Peripheral Artery Disease
Peripheral artery disease, or PAD, is a condition in which narrowed arteries constrict blood flow to the extremities (usually the legs). This results in pain when walking because there isn’t enough blood flow to keep up with the demand.
While some people with PAD are asymptomatic, those who do have symptoms of PAD may experience:
- Painful leg cramps after exertion (walking, going up stairs, exercise)
- Numb or weak legs
- Foot that’s colder than rest of body
- Sores on feet/legs that won’t heal
- Slower growth of toenails
- Hair loss on feet and legs
- Shiny skin on legs/change in color of legs
- Weak pulse in legs and feet
- Physical exam: Your doctor will begin with a physical exam. Signs of PAD may be uncovered in many ways during the exam, whether it’s a wound that isn’t healing or the lack of a pulse in one of your legs.
- Blood work: Tests may be given to measure cholesterol and triglyceride levels and for diabetes.
- Ankle-brachial index: This test compares the blood pressure in your ankle with that in your arm.
- Ultrasound and/or angiography: Used to identify blocked or narrowed arteries.
After diagnosis, there are different treatment options depending on the severity of the disease.
- Lifestyle changes: In order to stop the progression of the disease and reduce your risk for heart attack and stroke, it is important to follow your doctor’s recommendations for diet and exercise changes, and if you smoke, quitting will have a positive effect on your health.

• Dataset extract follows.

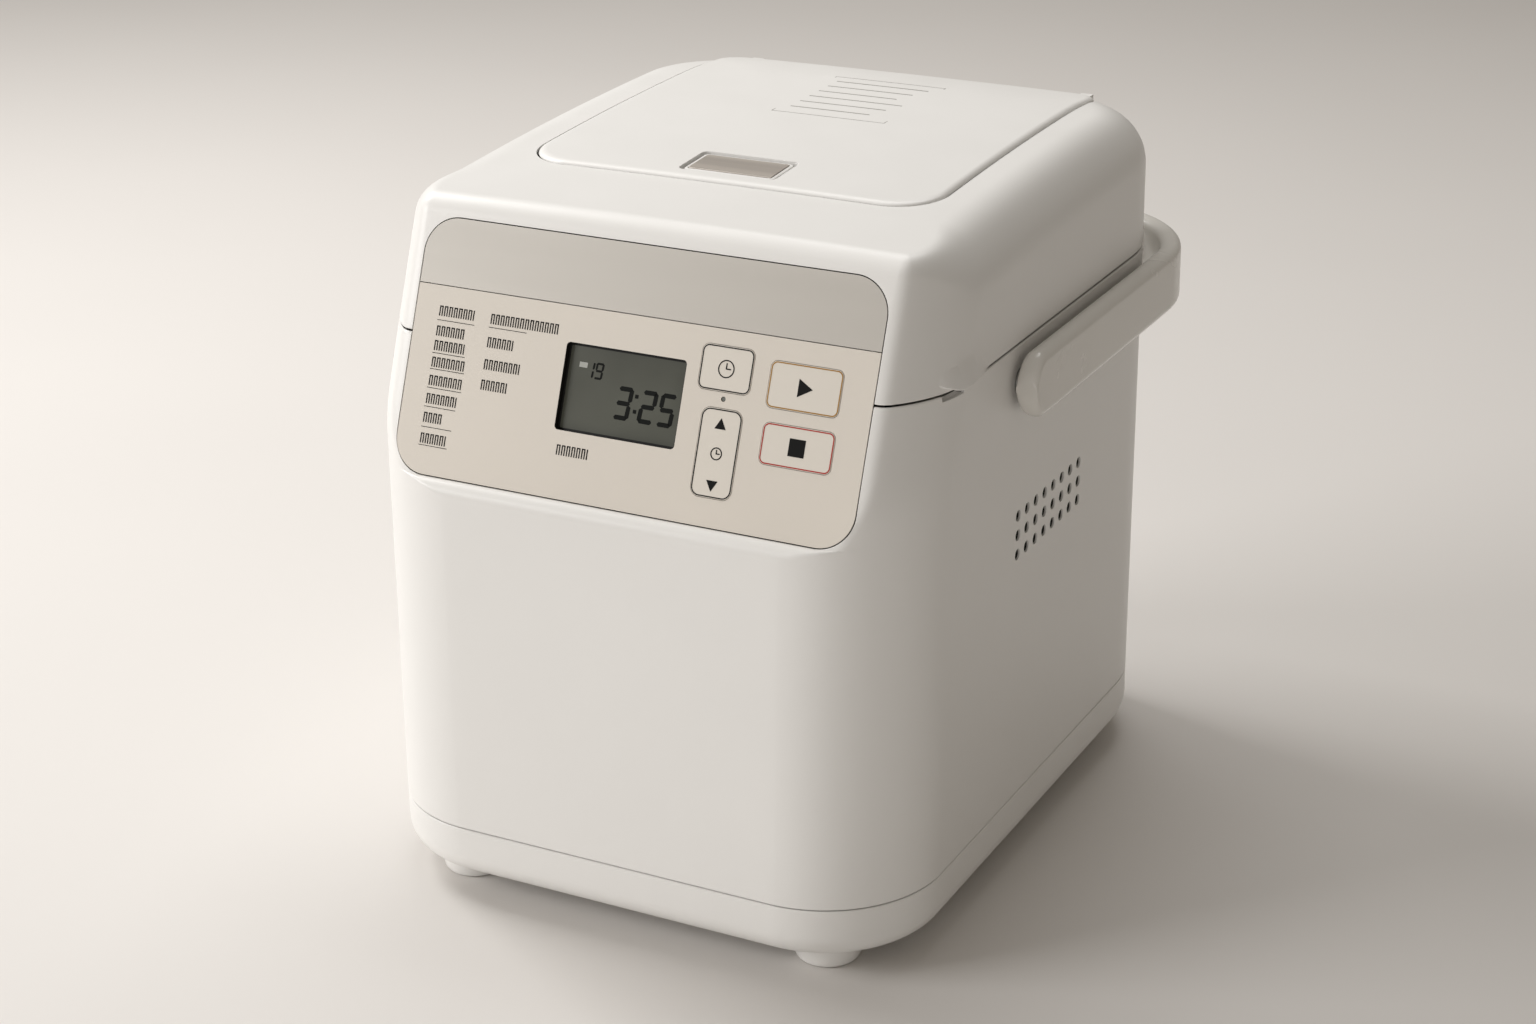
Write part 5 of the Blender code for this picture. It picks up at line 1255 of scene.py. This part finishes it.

- Medications: Your doctor may prescribe medications to reduce your risk for heart attack and stroke, as well as to manage the pain caused by PAD. Depending on the specifics of your disease, you may need to take medicine for high blood pressure, high cholesterol and diabetes.
- Surgery: In some cases, your doctor may recommend angioplasty, bypass surgery or thrombolytic therapy.